■ **THE TASK**
Print exactly those lines that run from the beginning of the data to the line bearing "bmesh.ops.translate(bm, verts=far_side, vec=(0, CLIP_WIDTH, 0))", inclusive.
%%
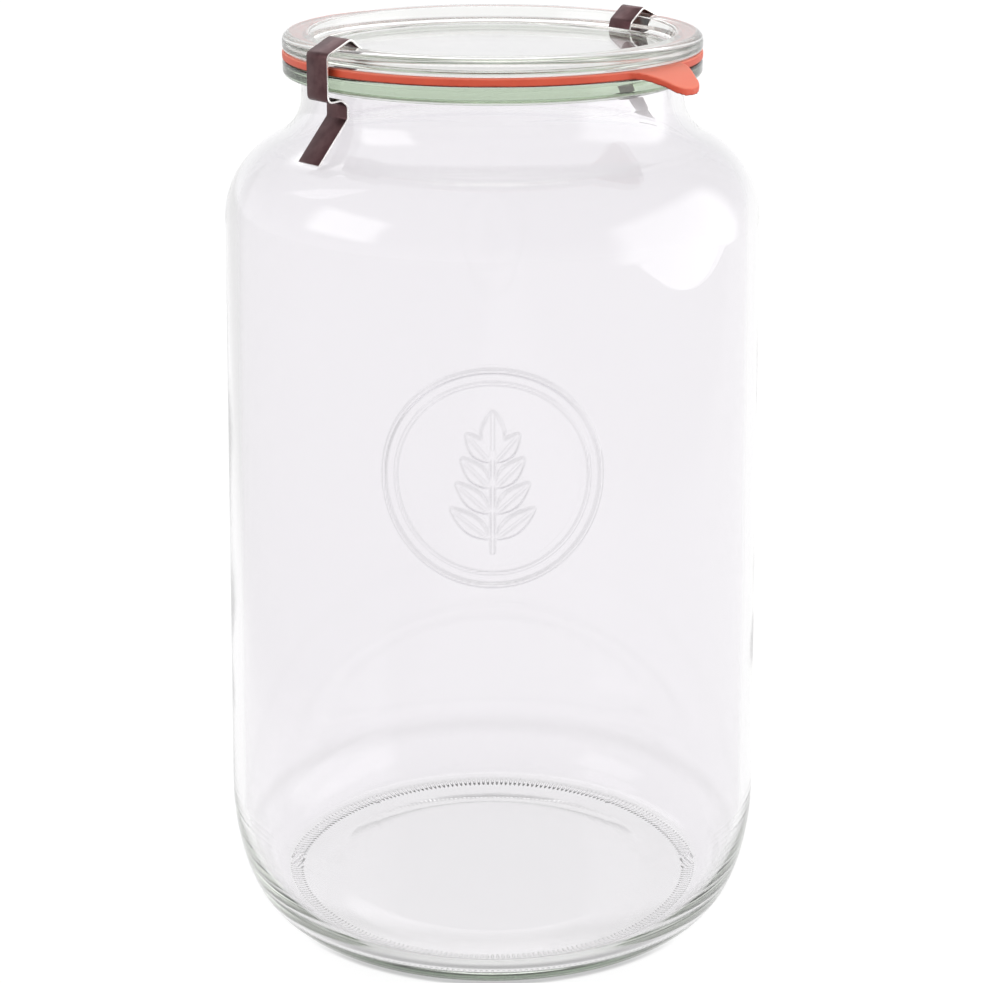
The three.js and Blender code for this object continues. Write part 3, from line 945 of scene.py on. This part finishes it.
# %% Bend the clips
CLIP_WIDTH = 9.2 * MM
CLIP_THICK = 0.6 * MM
CLIP_CORNER = 0.8 * MM
CLIP_EDGE = 0.1 * MM
CLIP_EDGE_ANGLE = math.radians(50)
CLIP_AZIMUTHS = {"clip_front": -49.5, "clip_back": 129.3}


def pull_across(bm):
    """Turns the line into a strip of the clip's width."""
    bmesh.ops.translate(bm, verts=bm.verts, vec=(0, -CLIP_WIDTH / 2, 0))
    pulled = bmesh.ops.extrude_edge_only(bm, edges=bm.edges[:])
    far_side = [item for item in pulled["geom"] if isinstance(item, bmesh.types.BMVert)]
    bmesh.ops.translate(bm, verts=far_side, vec=(0, CLIP_WIDTH, 0))


def round_ends(bm):
    """Rounds the four corners at the strip's two ends."""
    corners = [
        vert for edge in bm.edges
        if len(edge.link_faces) == 1 and edge.link_faces[0].calc_area() > 0
        and abs(edge.verts[0].co.y - edge.verts[1].co.y) > CLIP_WIDTH / 2
        for vert in edge.verts
    ]
    bmesh.ops.bevel(
        bm, geom=corners, offset=CLIP_CORNER, offset_type="OFFSET", segments=3,
        profile=0.5, material=-1, affect="VERTICES",
    )


def bend_clip(name, azimuth):
    """One clip with the thickness of its sheet, at its place round the rim."""
    bm = outline_mesh(clip_line)
    pull_across(bm)
    round_ends(bm)
    bmesh.ops.recalc_face_normals(bm, faces=bm.faces)
    turned_upright(bm, math.radians(azimuth - 90))
    clip = piece_from(bm, name + "_strip", name, face_steel)
    clip.data.materials.append(edge_steel)
    thick = clip.modifiers.new("sheet", "SOLIDIFY")
    thick.thickness = CLIP_THICK
    thick.offset = 0
    thick.use_even_offset = True
    thick.material_offset_rim = 1
    ease = clip.modifiers.new("eased_edges", "BEVEL")
    ease.width = CLIP_EDGE
    ease.segments = 2
    ease.limit_method = "ANGLE"
    ease.angle_limit = CLIP_EDGE_ANGLE
    apply_modifiers(clip)
    print("%s: %d faces" % (clip.name, len(clip.data.polygons)))


for clip_name, clip_azimuth in CLIP_AZIMUTHS.items():
    bend_clip(clip_name, clip_azimuth)

# %% [markdown]
# The floor
#
# Clear glass shows only what it bends and reflects, so the room is the picture. Glass is
# often photographed on a white table that is lit from below, with a darker card out of
# view that gives one side a grey outline. Lamps from above could light a plain floor, but
# they would also show in the glass. So the floor glows of itself, and less beyond a line
# at its left, in place of the card. A narrow dim arc under the front of the foot is a
# painted shadow in the glow where glass meets table, laid only at the front.

# %% Material of the floor
FLOOR_GREY = (0.12, 0.12, 0.12, 1)
CARD_SLANT = (1, 0.19, 0)
CARD_FADE = (-0.30, -0.17)
CARD_GLOW, FLOOR_GLOW = 0.76, 0.94
# A painted shadow in the floor's glow, under the front of the foot only
SHADOW_INNER = (66 * MM, 67.5 * MM)
SHADOW_OUTER = (71 * MM, 69 * MM)
SHADOW_FRONT = (-38 * MM, -60 * MM)
SHADOW_GLOW = 0.55


def floor_material():
    """A pale floor that glows, with the card and a painted shadow in its glow."""
    material, nodes, links, shader = shader_nodes("pale_floor")
    shader.inputs["Base Color"].default_value = FLOOR_GREY
    shader.inputs["Roughness"].default_value = 0.9
    shader.inputs["Specular IOR Level"].default_value = 0.0
    shader.inputs["Emission Color"].default_value = (1, 1, 1, 1)
    place = nodes.new("ShaderNodeTexCoord")
    across = nodes.new("ShaderNodeVectorMath")
    across.operation = "DOT_PRODUCT"
    across.inputs[1].default_value = CARD_SLANT
    links.new(place.outputs["Object"], across.inputs[0])
    glow = nodes.new("ShaderNodeMapRange")
    glow.interpolation_type = "SMOOTHSTEP"
    glow.inputs["From Min"].default_value, glow.inputs["From Max"].default_value = CARD_FADE
    glow.inputs["To Min"].default_value = CARD_GLOW
    glow.inputs["To Max"].default_value = FLOOR_GLOW
    links.new(across.outputs["Value"], glow.inputs["Value"])
    from_middle = nodes.new("ShaderNodeVectorMath")
    from_middle.operation = "LENGTH"
    links.new(place.outputs["Object"], from_middle.inputs[0])
    split = nodes.new("ShaderNodeSeparateXYZ")
    links.new(place.outputs["Object"], split.inputs["Vector"])
    shadow = overlap(
        material, fade_between(material, from_middle.outputs["Value"], *SHADOW_INNER),
        fade_between(material, from_middle.outputs["Value"], *SHADOW_OUTER),
    )
    shadow = overlap(material, shadow, fade_between(material, split.outputs["Y"], *SHADOW_FRONT))
    dimmed = nodes.new("ShaderNodeMapRange")
    dimmed.inputs["To Min"].default_value = 1.0
    dimmed.inputs["To Max"].default_value = SHADOW_GLOW
    links.new(shadow, dimmed.inputs["Value"])
    lit = overlap(material, glow.outputs["Result"], dimmed.outputs["Result"])
    links.new(lit, shader.inputs["Emission Strength"])
    print("%s: %d nodes" % (material.name, len(nodes)))
    return material


glowing_floor = floor_material()

# %% Lay the floor
FLOOR_RADIUS = 9
FLOOR_SIDES = 96
FLOOR_GAP = 0.05 * MM

bm = bmesh.new()
bmesh.ops.create_circle(bm, cap_ends=True, segments=FLOOR_SIDES, radius=FLOOR_RADIUS)
floor_mesh = bpy.data.meshes.new("floor")
bm.to_mesh(floor_mesh)
bm.free()
floor_mesh.materials.append(glowing_floor)
floor = bpy.data.objects.new("floor", floor_mesh)
floor.location = (0, 0, cad_low.z - FLOOR_GAP)
bpy.context.scene.collection.objects.link(floor)
print("floor %d m across" % (2 * FLOOR_RADIUS))

# %% [markdown]
# The lamps
#
# The bright patches on the shoulder are reflections of soft boxes: a large one at the
# right, a smaller and higher one at the left, and one behind and above. A hard rectangle
# would give hard patches, so the light fades towards the edges, as it does in the cloth
# of a real soft box.

# %% Helpers for soft boxes
SOFTNESS = 0.22
MIDDLE_OF_LAMP = 0.5


def soft_edges(data):
    """Fades a lamp towards its edges."""
    data.use_nodes = True
    nodes, links = data.node_tree.nodes, data.node_tree.links
    across = nodes.new("ShaderNodeNewGeometry")
    sides = nodes.new("ShaderNodeSeparateXYZ")
    both = nodes.new("ShaderNodeMath")
    both.operation = "MULTIPLY"
    links.new(across.outputs["Parametric"], sides.inputs["Vector"])
    for i, axis in enumerate("XY"):
        from_edge = nodes.new("ShaderNodeMath")
        from_edge.operation = "PINGPONG"
        from_edge.inputs[1].default_value = MIDDLE_OF_LAMP
        fade = nodes.new("ShaderNodeMapRange")
        fade.interpolation_type = "SMOOTHSTEP"
        fade.inputs["From Max"].default_value = SOFTNESS
        links.new(sides.outputs[axis], from_edge.inputs[0])
        links.new(from_edge.outputs["Value"], fade.inputs["Value"])
        links.new(fade.outputs["Result"], both.inputs[i])
    links.new(both.outputs["Value"], nodes["Emission"].inputs["Strength"])


def soft_box(name, place, aim, width, height, power):
    """A rectangular lamp at a place, aimed at a point."""
    data = bpy.data.lights.new(name, "AREA")
    data.shape = "RECTANGLE"
    data.size = width
    data.size_y = height
    data.energy = power
    soft_edges(data)
    lamp = bpy.data.objects.new(name, data)
    lamp.location = place
    lamp.rotation_euler = (Vector(aim) - Vector(place)).to_track_quat("-Z", "Y").to_euler()
    bpy.context.scene.collection.objects.link(lamp)


# %% Place the soft boxes
# Name, place, the point it is aimed at, width, height and power
SOFT_BOXES = [
    ("window_right", (1.02, -0.06, 0.30), (0, -0.06, 0.30), 1.72, 1.5, 9.5),
    ("window_left", (-1.10, -0.42, 0.78), (0, 0, 0.24), 0.98, 0.75, 3.2),
    ("ceiling", (-0.25, 1.15, 1.25), (0, 0, 0.26), 1.2, 0.8, 5.0),
]

for box in SOFT_BOXES:
    soft_box(*box)
print("%d soft boxes" % len(SOFT_BOXES))

# %% [markdown]
# The room
#
# Clear glass on a white ground is seen only where what it bends or mirrors is a little
# darker. One even light all round would lose the jar. So the room is bright at the
# horizon, about as bright as the floor, and falls to four fifths higher up, which gives
# the glass its pale grey. Light crosses the jar's walls and lid many times before it gets
# out, so the paths are long.

# %% Room and light paths
ROOM_COLOUR = (0.99, 0.99, 1.0, 1)
HORIZON_STRENGTH, OVERHEAD_STRENGTH = 1.0, 0.80
OVERHEAD_FROM = 0.4
LONGEST_PATH = 48
MOST_REFLECTIONS = 24

world = bpy.data.worlds.new("room")
world.use_nodes = True
room = world.node_tree
background = room.nodes["Background"]
direction = room.nodes.new("ShaderNodeTexCoord")
split = room.nodes.new("ShaderNodeSeparateXYZ")
fade = room.nodes.new("ShaderNodeMapRange")
fade.inputs["From Min"].default_value = 0.0
fade.inputs["From Max"].default_value = OVERHEAD_FROM
fade.inputs["To Min"].default_value = HORIZON_STRENGTH
fade.inputs["To Max"].default_value = OVERHEAD_STRENGTH
background.inputs["Color"].default_value = ROOM_COLOUR
room.links.new(direction.outputs["Generated"], split.inputs["Vector"])
room.links.new(split.outputs["Z"], fade.inputs["Value"])
room.links.new(fade.outputs["Result"], background.inputs["Strength"])
scene = bpy.context.scene
scene.world = world
scene.view_settings.view_transform = "Standard"
scene.cycles.max_bounces = LONGEST_PATH
scene.cycles.transmission_bounces = LONGEST_PATH
scene.cycles.glossy_bounces = MOST_REFLECTIONS
print("light paths of up to %d steps" % LONGEST_PATH)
%%
■ **RESULT OF THE EXERCISE**
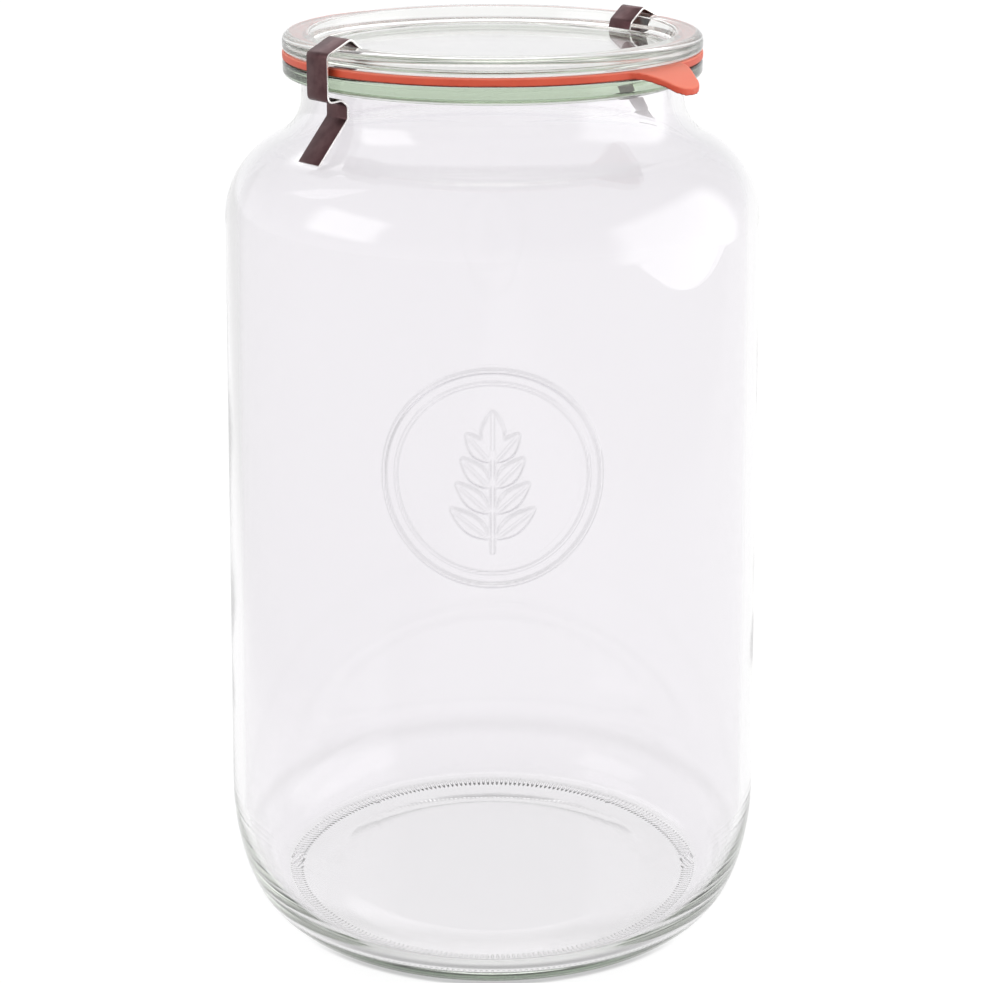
The three.js and Blender code for this object continues. Write part 3, from line 945 of scene.py on. This part finishes it.
# %% Bend the clips
CLIP_WIDTH = 9.2 * MM
CLIP_THICK = 0.6 * MM
CLIP_CORNER = 0.8 * MM
CLIP_EDGE = 0.1 * MM
CLIP_EDGE_ANGLE = math.radians(50)
CLIP_AZIMUTHS = {"clip_front": -49.5, "clip_back": 129.3}


def pull_across(bm):
    """Turns the line into a strip of the clip's width."""
    bmesh.ops.translate(bm, verts=bm.verts, vec=(0, -CLIP_WIDTH / 2, 0))
    pulled = bmesh.ops.extrude_edge_only(bm, edges=bm.edges[:])
    far_side = [item for item in pulled["geom"] if isinstance(item, bmesh.types.BMVert)]
    bmesh.ops.translate(bm, verts=far_side, vec=(0, CLIP_WIDTH, 0))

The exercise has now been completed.